AI now democratizes scripting, visuals, music, and editing in solo mode. It’s also pushing creators to ditch platforms that throttle reach, take hefty cuts, or bury work behind opaque rules.
This shift is arriving just as consumer irritation with the peak-platform model hits a wall: double-digit price hikes, password crackdowns, sneaky bundling, and relentless ad creep. Subscribers are fed up. Young viewers, especially, see through the consolidation racket.
The more the giants merge, the narrower the choice and the higher the bill. Somewhere between the fourth login and the sixth price hike, audiences rediscover the beauty of patronage: pay the creator directly.
Canada sits at the coal face of this shift.
Ottawa’s Online Streaming Act, passed in 2023, triggered a creative and commercial reckoning. The CRTC’s implementation tries to compel foreign platforms to fund Canadian storytelling, but it has met pushback from the very creators it was meant to help.
Whether Netflix or YouTube foots the bill, their pricing and product strategies still land on consumers.

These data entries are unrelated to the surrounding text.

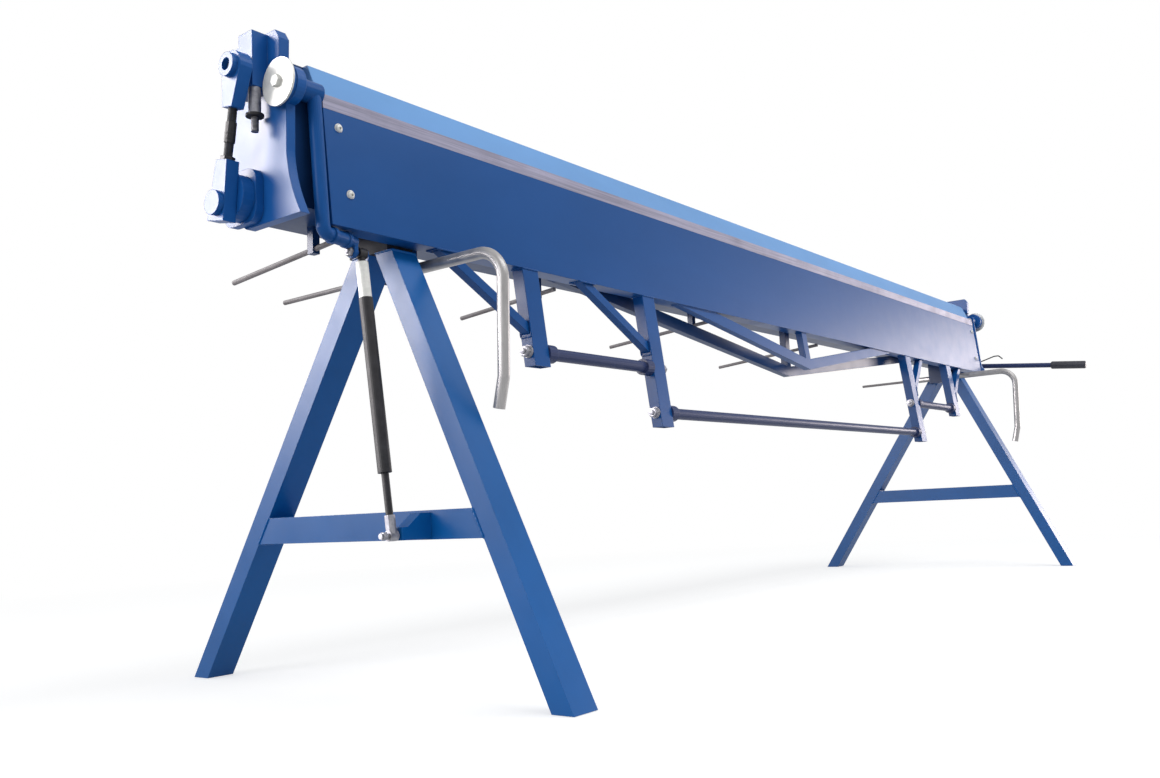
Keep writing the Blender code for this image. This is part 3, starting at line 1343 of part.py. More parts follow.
def build_drive(place):
    place("torsion_shaft", torsion_shaft(), "zinc_steel", "clamp_shaft")
    place("lever_bar", lever_bar(), "zinc_steel", "clamp_shaft")
    place("lever_grip", lever_grip(), "black_plastic", "clamp_shaft")
    for name, side in SIDES:
        place(name + "_crank", crank(side), "dark_steel", "clamp_shaft")
        place(name + "_link_upper_eye", link_upper_eye(side), "blue_paint", name + "_link")
        place(name + "_link_lower_eye", link_lower_eye(side), "blue_paint", name + "_link")
        place(name + "_link_sleeve", link_sleeve(side), "dark_steel", name + "_sleeve")


def build_strut(place):
    place("strut_cylinder", strut_cylinder(), "dark_steel", "strut_cylinder")
    place("strut_shroud", strut_shroud(), "chrome", "strut_cylinder")
    place("strut_rod", strut_rod(), "dark_steel", "strut_rod")
    place("strut_clevis", strut_clevis(), "chrome", "strut_rod")


def build_loose_pieces(place):
    for (name, side), tail_reach in zip(SIDES, TAIL_REACHES):
        place(name + "_handle", handle(side, tail_reach), "chrome", name + "_handle")
    for count, (x, tip) in enumerate(zip(SUPPORT_ROD_PLACES, SUPPORT_ROD_TIPS), 1):
        name = f"support_rod_{count}"
        place(name, support_rod(x, tip), "zinc_steel", name)
    place("lever_hook", lever_hook(), "dark_steel", "lever_hook")


def main():
    clear_scene()
    place = placer(frame_empties())
    build_stand(place)
    build_leaf(place)
    build_clamp(place)
    build_drive(place)
    build_strut(place)
    build_loose_pieces(place)


main()
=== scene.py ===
import math

import bpy
from mathutils import Matrix, Vector


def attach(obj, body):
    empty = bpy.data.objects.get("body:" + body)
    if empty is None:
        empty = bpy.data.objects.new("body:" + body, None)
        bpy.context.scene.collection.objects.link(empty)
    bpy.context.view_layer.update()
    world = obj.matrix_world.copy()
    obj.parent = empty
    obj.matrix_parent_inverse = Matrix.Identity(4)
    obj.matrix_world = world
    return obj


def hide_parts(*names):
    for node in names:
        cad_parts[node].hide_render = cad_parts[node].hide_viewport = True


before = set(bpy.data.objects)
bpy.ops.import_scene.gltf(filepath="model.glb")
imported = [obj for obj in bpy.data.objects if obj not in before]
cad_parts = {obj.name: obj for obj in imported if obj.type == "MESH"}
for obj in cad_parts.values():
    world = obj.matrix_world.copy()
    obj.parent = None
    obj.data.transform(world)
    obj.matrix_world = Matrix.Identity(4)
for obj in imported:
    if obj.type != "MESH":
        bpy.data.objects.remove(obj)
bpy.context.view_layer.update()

# Points below are set out from the leaf's middle in x and from the middle between the feet in y.
# This is added to each of them for its place in the frame.
CENTRE = Vector((-0.01415, 0.021697, 0))

NEAR = -1
FAR = 1
SIDES = (("near", NEAR), ("far", FAR))

# The leaf: its front face goes back as it rises. Its screws are given by x and z.
LEAF_BOTTOM = 0.7997
LEAF_BOTTOM_Y = -0.166
LEAF_SLOPE = 0.019 / 0.207
LEAF_SCREWS = ((1.702, 0.977), (1.688, 0.860))

# The brackets, braces and grip bars, which lie in a leaning plane under the leaf
LEAN = 0.118
LEAN_TOP_Y = -0.152
OUTER_X = {NEAR: 1.228, FAR: 1.305}
INNER_X = {NEAR: 0.800, FAR: 0.872}
BRACKET_HALF = 0.024
BRACKET_DEPTH = 0.028
BRACE_REACH = {NEAR: 0.235, FAR: 0.150}
BRACE_DROP = 0.127
SIDE_BAR_Z = 0.627
CENTRE_BAR_Z = 0.521

# The lower beam, and the V trusses and posts under the beam and the leaf
BEAM_BOTTOM = 0.835
TRUSS_SHIFT = 0.035
BEAM_TRUSS_X = (1.055, 1.285)
BEAM_TRUSS_Y = (-0.107, -0.087)
BEAM_POST_HALF = 0.012
LEAF_TRUSS_X = (0.515, 0.695)
LEAF_TRUSS_HALF = 0.010
LEAF_POST_HALF = 0.015

# The trestles: y of the outer edges at the foot and at the top, and the legs' section
TRESTLE_X = 1.544
TRESTLE_TOP = 0.790
FOOT = 0.505
FRONT_LEG_TOP_Y = -0.133
BACK_LEG_TOP_Y = -0.026
LEG_WIDTH = 0.040
LEG_HALF = 0.030
CROSSBAR_LOW = 0.270
CROSSBAR_HIGH = 0.320
SADDLE_BOLT_INSET = 0.031
SADDLE_BOLTS_Y = (-0.096, -0.046)
SADDLE_BOLT_Z = 0.8125

# The bent handles: a tube that runs forward, turns down and is bent back a little, and the rod behind it
HANDLE_X = 1.485
HANDLE_BELOW_BEAM = 0.063
HANDLE_START_Y = 0.020
HANDLE_FORWARD = {NEAR: 0.322, FAR: 0.368}
HANDLE_KINK_BACK = 0.010
HANDLE_KINK_Z = 0.545
HANDLE_TIP_BACK = 0.024
HANDLE_TIP_Z = 0.490
HANDLE_BENDS = (0.055, 0.030)
HANDLE_RADIUS = 0.011
HANDLE_BORE_RADIUS = 0.009
HANDLE_BORE_DEPTH = 0.030
HANDLE_SIDES = 32
TAIL_REACH = {NEAR: 0.300, FAR: 0.265}
TAIL_START_Y = 0.019
TAIL_OVERLAP = 0.020
TAIL_RADIUS = 0.005

# The links and the stops at both ends: places along the link are measured down from its upper pin
LINK_X = 1.8476
LINK_TOP = Vector((0, -0.072, 1.064))
LINK_DOWN = Vector((0, 0.192746, -0.981249))
UPPER_THREAD = (0.0676, 0.0242)
LOWER_THREAD = (0.1250, 0.0238)
LINK_THREAD_RADIUS = 0.0078
LOCK_NUT_AT = 0.1485
SLEEVE_RIDGES = (0.1100, 0.1196)
RIDGE_RADIUS = 0.0093
RIDGE_HALF = 0.0012
STOP_X = 1.8165
STOP_Y = -0.075
STOP_RING_Z = 0.9908
STOP_THREAD_Z = 0.9870
STOP_THREAD_LENGTH = 0.0262
STOP_THREAD_RADIUS = 0.0066
STRUT_NUT_AT = (-1.6744, -0.1412, 0.7673)

# Radii of the weld beads, and how often and how deep they ripple
STRONG_BEAD = 0.0028
LEG_TOP_BEAD = 0.0026
BRACKET_BEAD = 0.0024
LIGHT_BEAD = 0.0022
THIN_BEAD = 0.0020
RIPPLE_STEP = 0.0022
RIPPLE_SHARE = 0.14

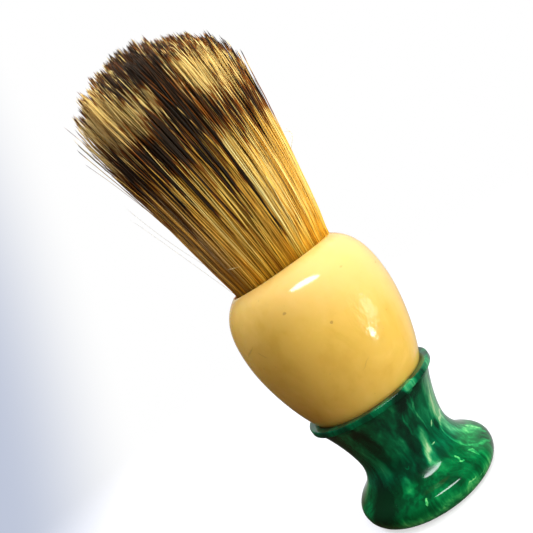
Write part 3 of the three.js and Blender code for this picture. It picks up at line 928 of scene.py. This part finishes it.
def bristle():
    """Hog bristle: honey at the root, then a dark band, cream, and a dark tip."""
    made, tree, shader = material("bristle")
    height = tree.add("Attribute", {"attribute_name": "height"}).outputs["Fac"]
    band = tree.add("Attribute", {"attribute_name": "band"}).outputs["Vector"]
    dark = tree.add("Attribute", {"attribute_name": "dark"}).outputs["Vector"]
    shade = tree.add("Attribute", {"attribute_name": "shade"}).outputs["Vector"]
    low, high, tip = tree.add("SeparateXYZ", Vector=band).outputs
    strength, chance, tone = tree.add("SeparateXYZ", Vector=dark).outputs
    entering = tree.step(tree.math("SUBTRACT", height, low), -2.2, 3.2)
    leaving = tree.step(tree.math("SUBTRACT", height, high), -3.0, 2.4)
    along = tree.add("CombineXYZ", X=tree.math("MULTIPLY", chance, 90.0),
                     Y=tree.math("MULTIPLY", height, 0.11))
    fleck = tree.noise(along, 1.0, 2.0).outputs["Fac"]
    strength = tree.math("ADD", strength, tree.math("MULTIPLY_ADD", fleck, 2.2, -1.1))
    middle = tree.math("MULTIPLY", tree.math("SUBTRACT", entering, leaving), strength, clamp=True)
    end = tree.step(tree.math("SUBTRACT", height, tip), -1.4, 1.4)
    end = tree.math("MULTIPLY", end, tree.math("MULTIPLY_ADD", fleck, 1.2, 0.25), clamp=True)
    ink = tree.math("MAXIMUM", middle, end)
    uneven = tree.math("MULTIPLY_ADD", fleck, 1.1, 0.45)
    uneven = tree.add("CombineXYZ", X=uneven, Y=uneven, Z=uneven)
    upper = tree.step(height, 27.0, 37.0)
    cream = tree.mix(0.62, shade, CREAM)
    light = tree.vector("MULTIPLY", tree.mix(upper, shade, cream), uneven)
    stained = tree.vector("MULTIPLY", light, STAIN)
    light = tree.mix(tree.step(height, 11.0, -1.0), light, stained)
    brown = tree.mix(tone, *BROWNS)
    warm = tree.mix(tree.step(ink, 0.03, 0.38), light, brown)
    black = tree.mix(chance, *BLACKS_AND_SHEEN)
    colour = tree.mix(tree.step(ink, 0.45, 0.90), warm, black)
    tree.put(shader.inputs["Base Color"], colour)
    shader.inputs["Roughness"].default_value = 0.5
    shader.inputs["Specular IOR Level"].default_value = 0.2
    return made


LAYERS = ["bristles_core", "bristles_inner", "bristles_middle", "bristles_outer"]


def dress_hairs(piece, finish):
    """Gives hairs their material and bakes their placement into their mesh."""
    piece.data.materials.append(finish)
    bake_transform(piece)


def make_bristles():
    """The knot in layers from its core outwards, and the single hairs out of place."""
    path, radius, values = grow()
    finish = bristle()
    for name, part in zip(LAYERS, np.array_split(np.arange(HAIRS), len(LAYERS))):
        own = {key: value[part] for key, value in values.items()}
        layer = hair_mesh(name, path[part], radius[part], own)
        dress_hairs(layer, finish)
    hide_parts("bristle_root", "bristle_head")
    dress_hairs(hair_mesh("bristles_astray", *grow_astray()), finish)


make_camera()
make_world()
make_floor()
make_base()
make_lights(make_bulb())
dress_inside()
make_bristles()

bpy.context.scene.view_settings.view_transform = "Standard"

That ripple effect squeezes domestic streamers like Crave, whose cost structures can’t easily absorb regulatory whiplash or foreign pricing shocks.
“It remains incredibly difficult for Canadian podcasts to earn an income from traditional advertising models,” says Kattie Laur, principal and executive producer at Pod the North, a podcasting service and newsletter. “So Canadian podcasters have really been relying on direct-to-audience revenue models like Patreon and Substack to keep them afloat.”
South of the border, Paramount Skydance recently bought The Free Press, launched as a Substack newsletter in 2021, for $150 million (U.S.). Thanks to Stripe-enabled paywalls, course memberships, and micro-payments, creator “solopreneurs” are popping up everywhere.
Payout cycles are shrinking. As more of the compliance, onboarding, and payout logic gets automated, creator businesses can earn near-daily payouts — and split revenue programmatically among collaborators. And they can treat each film, episode, or class like its own small storefront: set pricing, access, and splits; sell directly; and keep the relationship and the data.
The winners in 2026 will be those creators whose brand is intimacy and trust.
The losers? Bloated intermediaries clinging to legacy economics. As audiences tire of all-you-can-watch bundles and recommender fatigue, the middle hollows out. As streamers keep chasing global consolidation, their margins and cultural resonance inexorably shrink.
For Canadian artists, this augurs well. Our tradition of public storytelling and smaller-scale media craft could thrive anew if creators seize their independence.
If the 1990s were about democratizing publication, 2026 may be the year we finally democratize the economics of creativity. The pendulum swings back toward the producer and away from the algorithm-ad-tech colossus.
Now the tools, the payment rails, and the audience mood have aligned to break the platform’s grip.
In 2026, creators stop playing by someone else’s rules.